In Brief: I’ve made the leap from merely respecting mwY’s curious blend of pastoral folk and post-hardcore to truly loving it. Ten Stories is Top Ten material.
Is mewithoutYou a Christian band? A Muslim band? A Jewish band? Yes. Kinda.
Confused? So is probably everyone – or at least, anyone who hears religious references in a band’s lyrics and immediately feels the need to pigeonhole them as a band that exists to promote a specific religious agenda. mwY’s lead singer Aaron Weiss, whose upbringing was influenced by beliefs and traditions from all three of the “Abrahamic” religions mentioned above, doesn’t feel the need to settle for such easy labeling. Given that his band existed on Tooth & Nail Records (a label commonly associated with the “Christian rock” scene) for several years, and that their preferred style involved enough harsh shouting and other post-hardcore theatrics that only a fraction of a niche of listeners (likely excluding any moral guardians) would bother to make heads or tails of it, I’m guessing that a lot of their interfaith influence flew under the radar for most of their career so far.

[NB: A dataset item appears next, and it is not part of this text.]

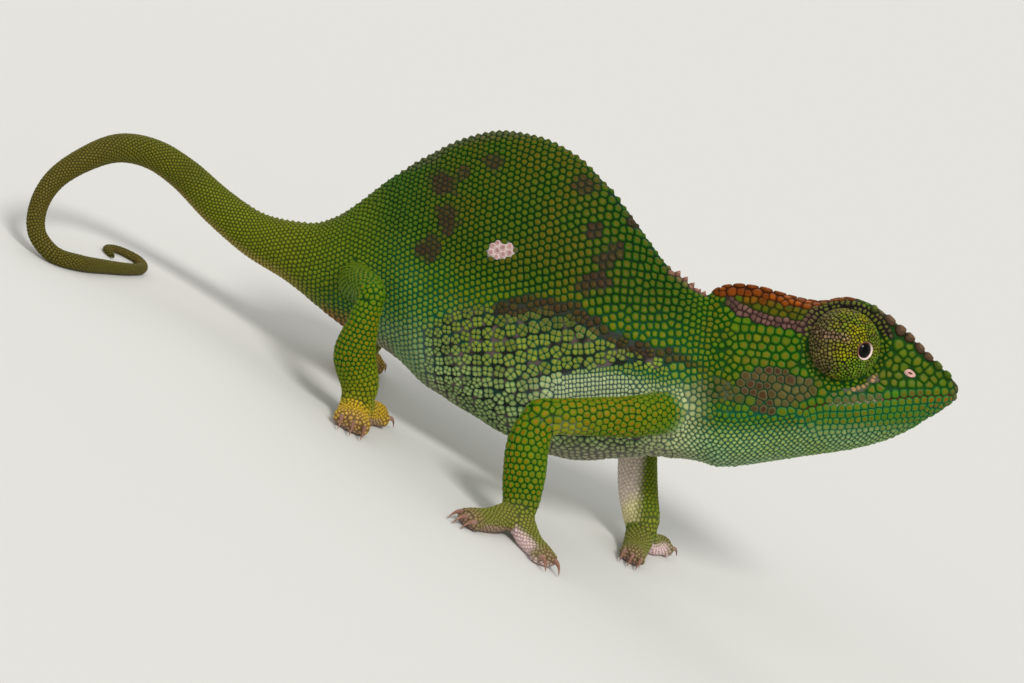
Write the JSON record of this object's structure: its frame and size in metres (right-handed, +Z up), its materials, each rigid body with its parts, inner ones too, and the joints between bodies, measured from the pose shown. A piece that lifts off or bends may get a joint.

But that all changed when their style did. The band’s breakthrough release, 2009’s It’s All Crazy! It’s All False! It’s All a Dream! It’s Alright, completed a metamorphosis of sorts that had started on earlier albums, finding the band opting for folksy instrumentation and Weiss actually singing rather than shouting most of the lyrics. Suddenly their songs based on ancient religious texts and folk tales and philosophical writings were much more accessible to a wider range of listeners. It might still have not been obvious that a Sufi poet provided much of the subject matter for that album until listeners wondering if this was a “Christian” band got to the final track, “Allah, Allah, Allah”, and scratched their heads enough to attain permanent bald spots. It was certainly baffling for me at the time, but I kept an open mind and ultimately embraced that album. The bigger obstacle for me was actually Weiss’s rough vocals – he’s appropriately hoarse for an unglossed hardcore band, but when he swings wildly back and forth between that and his raspy, vulnerable singing voice which doesn’t seem to always be on key despite the melodic nature of the song it’s meant to support, he can be a bit of an acquired taste. Apparently three years were enough for me to acquire it, because when I go back to that record now, it doesn’t really bug me.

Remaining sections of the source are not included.